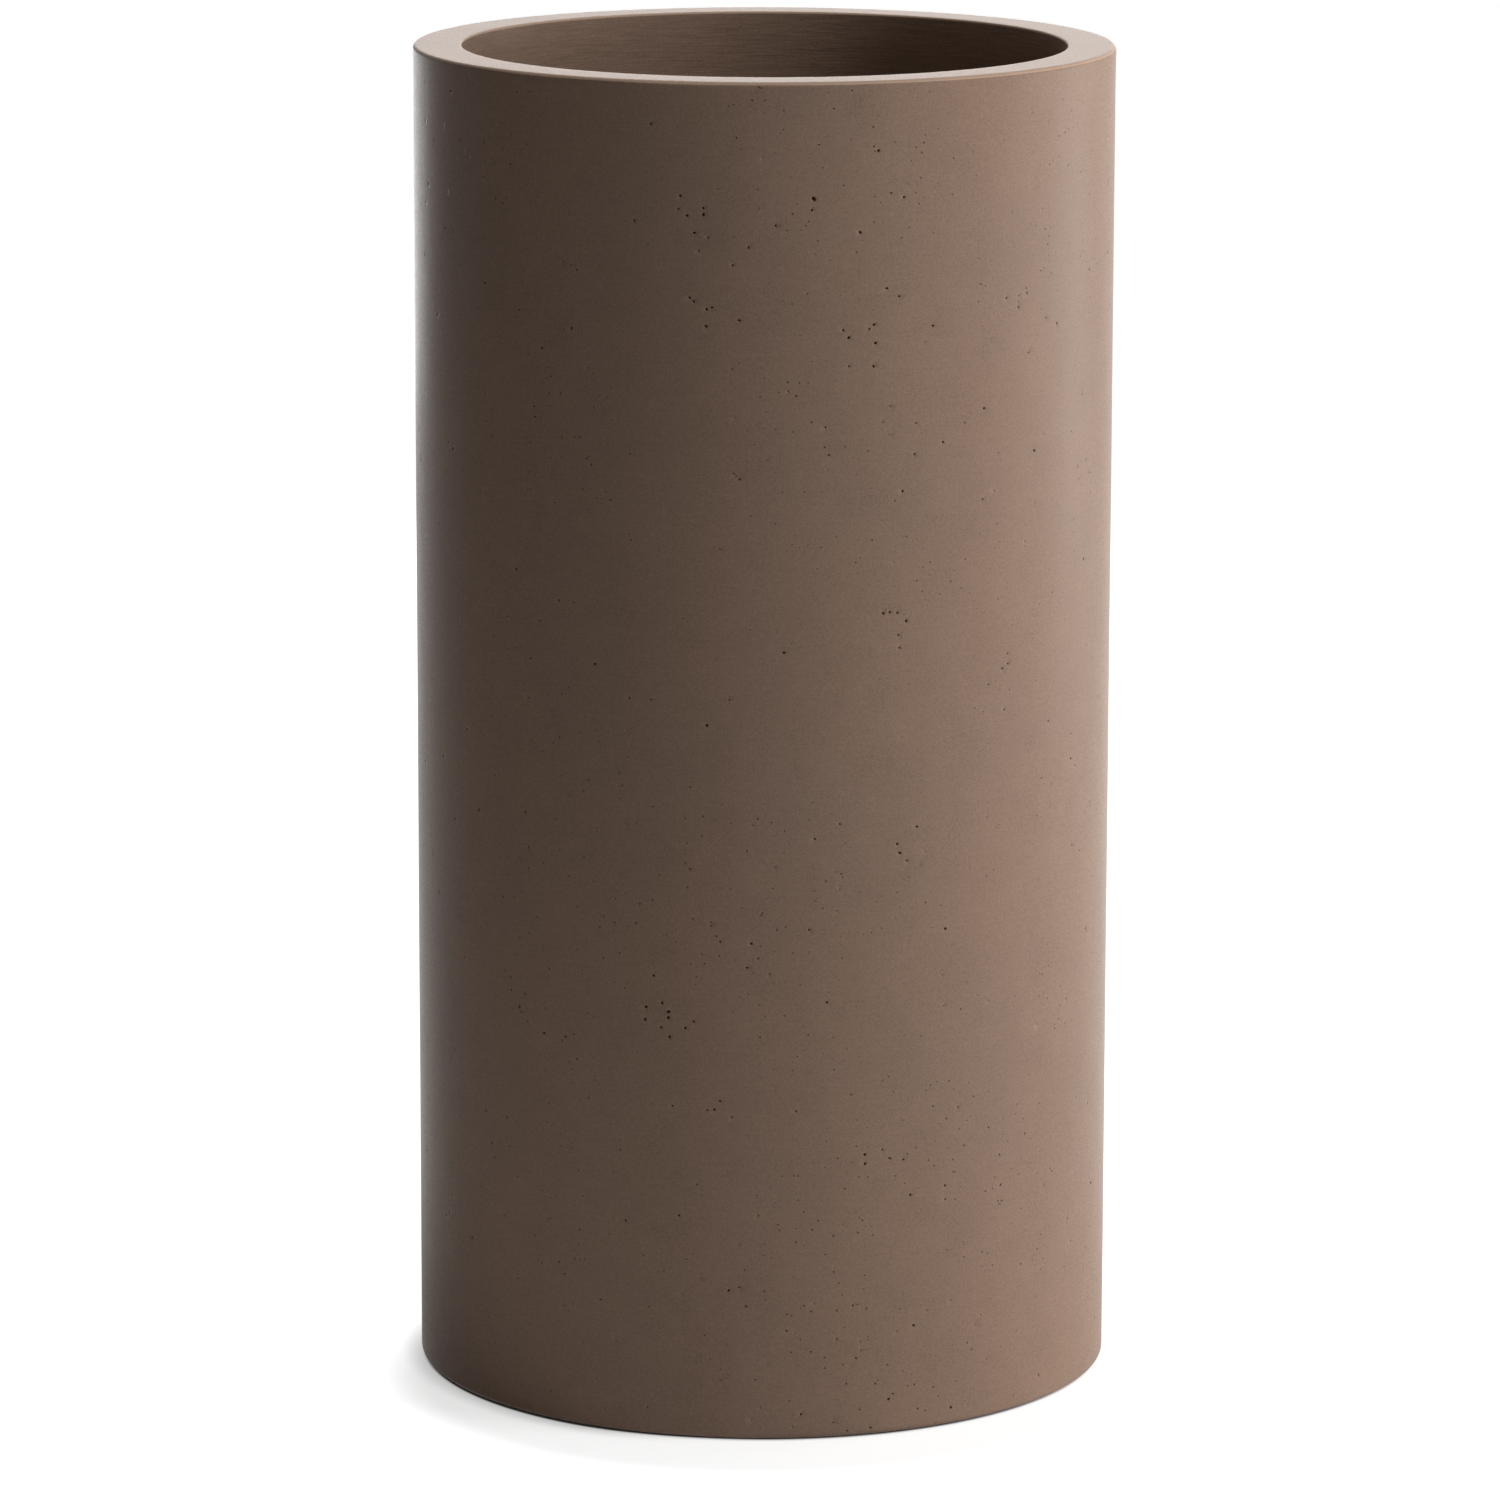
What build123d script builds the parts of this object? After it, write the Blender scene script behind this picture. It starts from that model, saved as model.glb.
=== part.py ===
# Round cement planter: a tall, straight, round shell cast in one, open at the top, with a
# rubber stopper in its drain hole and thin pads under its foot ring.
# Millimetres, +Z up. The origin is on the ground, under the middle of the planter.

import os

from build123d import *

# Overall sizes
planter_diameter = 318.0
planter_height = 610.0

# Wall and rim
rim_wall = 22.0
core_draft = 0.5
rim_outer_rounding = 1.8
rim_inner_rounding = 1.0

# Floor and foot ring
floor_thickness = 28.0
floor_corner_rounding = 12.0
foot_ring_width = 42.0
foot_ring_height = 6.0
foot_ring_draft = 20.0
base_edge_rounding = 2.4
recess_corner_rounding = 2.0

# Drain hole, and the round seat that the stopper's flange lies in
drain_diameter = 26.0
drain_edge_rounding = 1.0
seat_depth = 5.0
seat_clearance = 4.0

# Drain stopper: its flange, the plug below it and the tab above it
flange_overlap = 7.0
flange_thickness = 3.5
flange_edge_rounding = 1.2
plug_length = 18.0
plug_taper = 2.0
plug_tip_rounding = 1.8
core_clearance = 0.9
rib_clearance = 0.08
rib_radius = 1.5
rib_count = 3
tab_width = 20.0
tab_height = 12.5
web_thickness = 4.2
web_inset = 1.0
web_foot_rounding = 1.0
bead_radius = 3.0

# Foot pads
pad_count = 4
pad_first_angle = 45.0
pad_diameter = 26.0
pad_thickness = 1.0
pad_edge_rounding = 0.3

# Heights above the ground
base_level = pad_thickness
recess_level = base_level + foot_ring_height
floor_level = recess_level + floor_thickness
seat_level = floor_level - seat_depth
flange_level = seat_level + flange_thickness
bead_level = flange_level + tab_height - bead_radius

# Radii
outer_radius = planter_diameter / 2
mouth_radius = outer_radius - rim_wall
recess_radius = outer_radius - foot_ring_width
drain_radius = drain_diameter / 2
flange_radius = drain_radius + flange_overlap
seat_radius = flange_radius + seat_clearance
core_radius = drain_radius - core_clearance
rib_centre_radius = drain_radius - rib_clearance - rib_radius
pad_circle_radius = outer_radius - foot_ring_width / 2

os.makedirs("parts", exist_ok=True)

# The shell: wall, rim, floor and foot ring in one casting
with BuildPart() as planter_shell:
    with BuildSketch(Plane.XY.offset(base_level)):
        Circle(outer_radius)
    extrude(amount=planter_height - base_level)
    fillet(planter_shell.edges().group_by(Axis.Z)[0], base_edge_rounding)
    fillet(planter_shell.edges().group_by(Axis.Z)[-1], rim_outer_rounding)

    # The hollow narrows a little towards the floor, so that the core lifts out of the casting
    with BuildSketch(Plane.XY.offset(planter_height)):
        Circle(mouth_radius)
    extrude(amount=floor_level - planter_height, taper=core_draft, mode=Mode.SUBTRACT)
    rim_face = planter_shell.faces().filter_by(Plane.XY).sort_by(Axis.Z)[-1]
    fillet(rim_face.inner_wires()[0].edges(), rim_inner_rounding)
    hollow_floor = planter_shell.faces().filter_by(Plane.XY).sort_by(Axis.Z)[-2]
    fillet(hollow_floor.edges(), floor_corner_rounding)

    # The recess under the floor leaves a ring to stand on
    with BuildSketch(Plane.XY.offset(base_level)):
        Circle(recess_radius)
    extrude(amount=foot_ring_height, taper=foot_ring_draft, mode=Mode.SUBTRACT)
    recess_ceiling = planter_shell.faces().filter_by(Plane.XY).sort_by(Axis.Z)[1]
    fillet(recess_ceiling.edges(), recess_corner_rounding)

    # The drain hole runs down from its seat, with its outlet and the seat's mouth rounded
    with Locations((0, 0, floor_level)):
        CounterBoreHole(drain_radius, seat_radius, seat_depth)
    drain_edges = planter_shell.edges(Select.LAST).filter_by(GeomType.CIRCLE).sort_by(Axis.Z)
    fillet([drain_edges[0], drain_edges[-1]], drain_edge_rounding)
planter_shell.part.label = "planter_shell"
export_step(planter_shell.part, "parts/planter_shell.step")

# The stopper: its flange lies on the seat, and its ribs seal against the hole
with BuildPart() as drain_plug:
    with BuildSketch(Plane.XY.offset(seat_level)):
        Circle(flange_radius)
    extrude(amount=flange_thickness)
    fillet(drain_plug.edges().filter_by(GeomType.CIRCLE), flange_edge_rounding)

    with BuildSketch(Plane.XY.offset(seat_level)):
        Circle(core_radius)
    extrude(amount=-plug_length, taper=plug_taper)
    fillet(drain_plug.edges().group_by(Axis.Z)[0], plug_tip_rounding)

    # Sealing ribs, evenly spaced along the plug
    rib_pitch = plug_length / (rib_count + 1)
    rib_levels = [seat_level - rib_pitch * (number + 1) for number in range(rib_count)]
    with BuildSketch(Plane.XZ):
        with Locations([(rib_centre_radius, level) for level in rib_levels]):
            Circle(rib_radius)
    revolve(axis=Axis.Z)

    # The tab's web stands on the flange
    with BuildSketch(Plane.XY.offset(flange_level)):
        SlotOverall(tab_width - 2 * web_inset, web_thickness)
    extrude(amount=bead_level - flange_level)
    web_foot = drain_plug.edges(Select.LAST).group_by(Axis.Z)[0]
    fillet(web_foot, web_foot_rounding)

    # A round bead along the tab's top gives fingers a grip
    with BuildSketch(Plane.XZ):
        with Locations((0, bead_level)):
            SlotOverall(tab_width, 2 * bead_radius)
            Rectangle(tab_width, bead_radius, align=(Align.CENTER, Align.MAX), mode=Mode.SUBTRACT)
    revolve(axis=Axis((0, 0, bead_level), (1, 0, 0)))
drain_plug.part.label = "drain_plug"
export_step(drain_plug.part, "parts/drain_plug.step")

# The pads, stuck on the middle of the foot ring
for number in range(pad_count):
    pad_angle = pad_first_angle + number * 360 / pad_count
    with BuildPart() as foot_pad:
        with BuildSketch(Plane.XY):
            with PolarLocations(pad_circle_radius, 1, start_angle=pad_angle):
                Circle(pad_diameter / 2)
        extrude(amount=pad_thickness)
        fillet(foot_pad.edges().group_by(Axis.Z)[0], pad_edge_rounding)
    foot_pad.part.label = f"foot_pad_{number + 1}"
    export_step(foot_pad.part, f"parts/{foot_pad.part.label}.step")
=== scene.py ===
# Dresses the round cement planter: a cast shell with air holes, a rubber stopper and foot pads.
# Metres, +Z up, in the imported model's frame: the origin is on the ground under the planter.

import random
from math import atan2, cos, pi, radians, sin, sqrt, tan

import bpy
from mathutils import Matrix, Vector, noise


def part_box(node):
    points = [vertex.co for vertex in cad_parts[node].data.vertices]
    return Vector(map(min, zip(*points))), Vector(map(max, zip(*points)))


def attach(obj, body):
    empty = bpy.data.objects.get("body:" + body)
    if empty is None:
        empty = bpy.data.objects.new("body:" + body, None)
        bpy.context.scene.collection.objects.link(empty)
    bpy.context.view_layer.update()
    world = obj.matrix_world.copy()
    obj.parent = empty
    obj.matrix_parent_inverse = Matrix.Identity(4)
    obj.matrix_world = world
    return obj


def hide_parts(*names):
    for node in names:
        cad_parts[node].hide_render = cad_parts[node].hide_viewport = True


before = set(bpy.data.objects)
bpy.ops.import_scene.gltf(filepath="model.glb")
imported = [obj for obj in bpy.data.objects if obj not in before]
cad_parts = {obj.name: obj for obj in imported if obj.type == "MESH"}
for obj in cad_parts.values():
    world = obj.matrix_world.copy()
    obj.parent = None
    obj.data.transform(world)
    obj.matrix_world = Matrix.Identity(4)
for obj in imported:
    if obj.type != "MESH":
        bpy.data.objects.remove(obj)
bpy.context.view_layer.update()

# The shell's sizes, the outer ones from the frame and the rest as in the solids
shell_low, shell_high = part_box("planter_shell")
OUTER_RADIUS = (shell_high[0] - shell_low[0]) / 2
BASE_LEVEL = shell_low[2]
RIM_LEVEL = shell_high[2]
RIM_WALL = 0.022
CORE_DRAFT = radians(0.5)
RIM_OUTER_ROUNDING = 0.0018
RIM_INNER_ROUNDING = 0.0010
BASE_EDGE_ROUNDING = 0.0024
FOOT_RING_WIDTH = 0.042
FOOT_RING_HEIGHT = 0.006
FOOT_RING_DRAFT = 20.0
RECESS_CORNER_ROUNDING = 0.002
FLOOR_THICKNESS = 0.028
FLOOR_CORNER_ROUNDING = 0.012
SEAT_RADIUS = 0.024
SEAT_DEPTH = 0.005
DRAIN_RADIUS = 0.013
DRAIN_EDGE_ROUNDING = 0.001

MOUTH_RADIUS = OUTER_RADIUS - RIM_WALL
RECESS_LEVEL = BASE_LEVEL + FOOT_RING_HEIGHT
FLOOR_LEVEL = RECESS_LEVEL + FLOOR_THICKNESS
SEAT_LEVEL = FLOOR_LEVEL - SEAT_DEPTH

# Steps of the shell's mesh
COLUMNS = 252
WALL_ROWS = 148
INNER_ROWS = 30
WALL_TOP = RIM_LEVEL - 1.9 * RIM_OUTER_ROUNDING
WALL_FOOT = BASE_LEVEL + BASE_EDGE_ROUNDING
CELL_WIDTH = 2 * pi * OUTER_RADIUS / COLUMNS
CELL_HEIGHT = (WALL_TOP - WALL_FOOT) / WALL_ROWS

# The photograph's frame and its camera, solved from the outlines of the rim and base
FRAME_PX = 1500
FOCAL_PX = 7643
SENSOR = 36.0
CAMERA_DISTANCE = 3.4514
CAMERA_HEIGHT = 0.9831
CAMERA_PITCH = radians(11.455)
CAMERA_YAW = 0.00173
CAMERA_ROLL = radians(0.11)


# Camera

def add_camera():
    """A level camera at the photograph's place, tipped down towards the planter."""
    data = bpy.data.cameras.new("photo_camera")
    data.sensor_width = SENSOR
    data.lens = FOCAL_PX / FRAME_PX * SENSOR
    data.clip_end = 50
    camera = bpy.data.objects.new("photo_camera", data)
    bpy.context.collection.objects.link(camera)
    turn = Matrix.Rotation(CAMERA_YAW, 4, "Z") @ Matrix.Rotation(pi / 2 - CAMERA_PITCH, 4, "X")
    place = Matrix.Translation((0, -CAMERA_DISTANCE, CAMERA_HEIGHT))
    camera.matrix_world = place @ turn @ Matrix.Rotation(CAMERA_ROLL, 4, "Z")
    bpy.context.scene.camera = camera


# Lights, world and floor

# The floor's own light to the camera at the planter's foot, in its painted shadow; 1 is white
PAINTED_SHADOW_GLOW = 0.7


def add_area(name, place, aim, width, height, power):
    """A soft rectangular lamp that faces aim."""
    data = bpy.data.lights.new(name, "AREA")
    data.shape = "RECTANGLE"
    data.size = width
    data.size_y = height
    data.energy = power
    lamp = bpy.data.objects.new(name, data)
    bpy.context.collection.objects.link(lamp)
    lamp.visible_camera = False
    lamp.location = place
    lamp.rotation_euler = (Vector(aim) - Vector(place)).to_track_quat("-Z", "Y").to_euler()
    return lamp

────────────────

*AIM OF THE EXERCISE:* Return exactly the lines from the beginning of the data above through the one containing "bead_level = flange_level", please. Include both end lines and add nothing else.

*EXERCISE SOLUTION:*
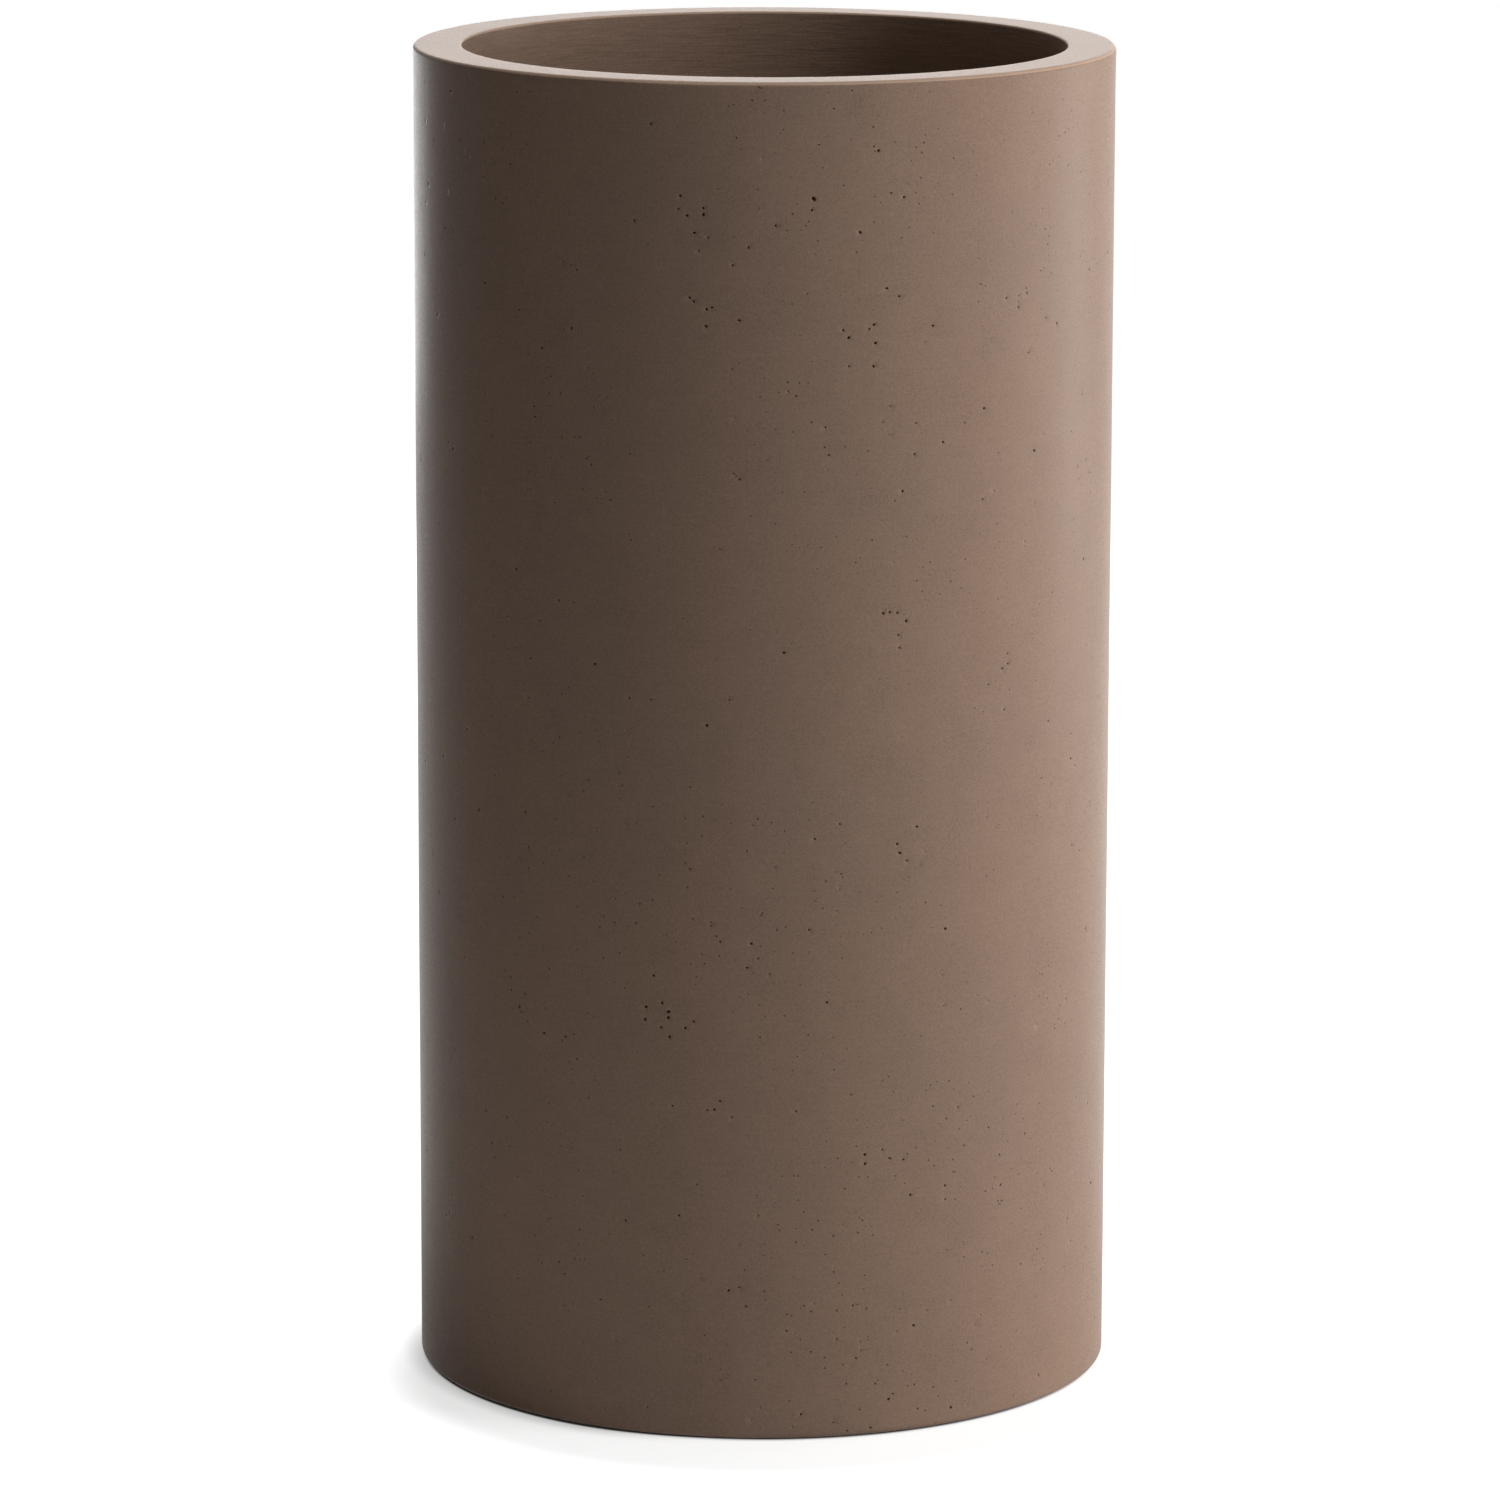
What build123d script builds the parts of this object? After it, write the Blender scene script behind this picture. It starts from that model, saved as model.glb.
=== part.py ===
# Round cement planter: a tall, straight, round shell cast in one, open at the top, with a
# rubber stopper in its drain hole and thin pads under its foot ring.
# Millimetres, +Z up. The origin is on the ground, under the middle of the planter.

import os

from build123d import *

# Overall sizes
planter_diameter = 318.0
planter_height = 610.0

# Wall and rim
rim_wall = 22.0
core_draft = 0.5
rim_outer_rounding = 1.8
rim_inner_rounding = 1.0

# Floor and foot ring
floor_thickness = 28.0
floor_corner_rounding = 12.0
foot_ring_width = 42.0
foot_ring_height = 6.0
foot_ring_draft = 20.0
base_edge_rounding = 2.4
recess_corner_rounding = 2.0

# Drain hole, and the round seat that the stopper's flange lies in
drain_diameter = 26.0
drain_edge_rounding = 1.0
seat_depth = 5.0
seat_clearance = 4.0

# Drain stopper: its flange, the plug below it and the tab above it
flange_overlap = 7.0
flange_thickness = 3.5
flange_edge_rounding = 1.2
plug_length = 18.0
plug_taper = 2.0
plug_tip_rounding = 1.8
core_clearance = 0.9
rib_clearance = 0.08
rib_radius = 1.5
rib_count = 3
tab_width = 20.0
tab_height = 12.5
web_thickness = 4.2
web_inset = 1.0
web_foot_rounding = 1.0
bead_radius = 3.0

# Foot pads
pad_count = 4
pad_first_angle = 45.0
pad_diameter = 26.0
pad_thickness = 1.0
pad_edge_rounding = 0.3

# Heights above the ground
base_level = pad_thickness
recess_level = base_level + foot_ring_height
floor_level = recess_level + floor_thickness
seat_level = floor_level - seat_depth
flange_level = seat_level + flange_thickness
bead_level = flange_level + tab_height - bead_radius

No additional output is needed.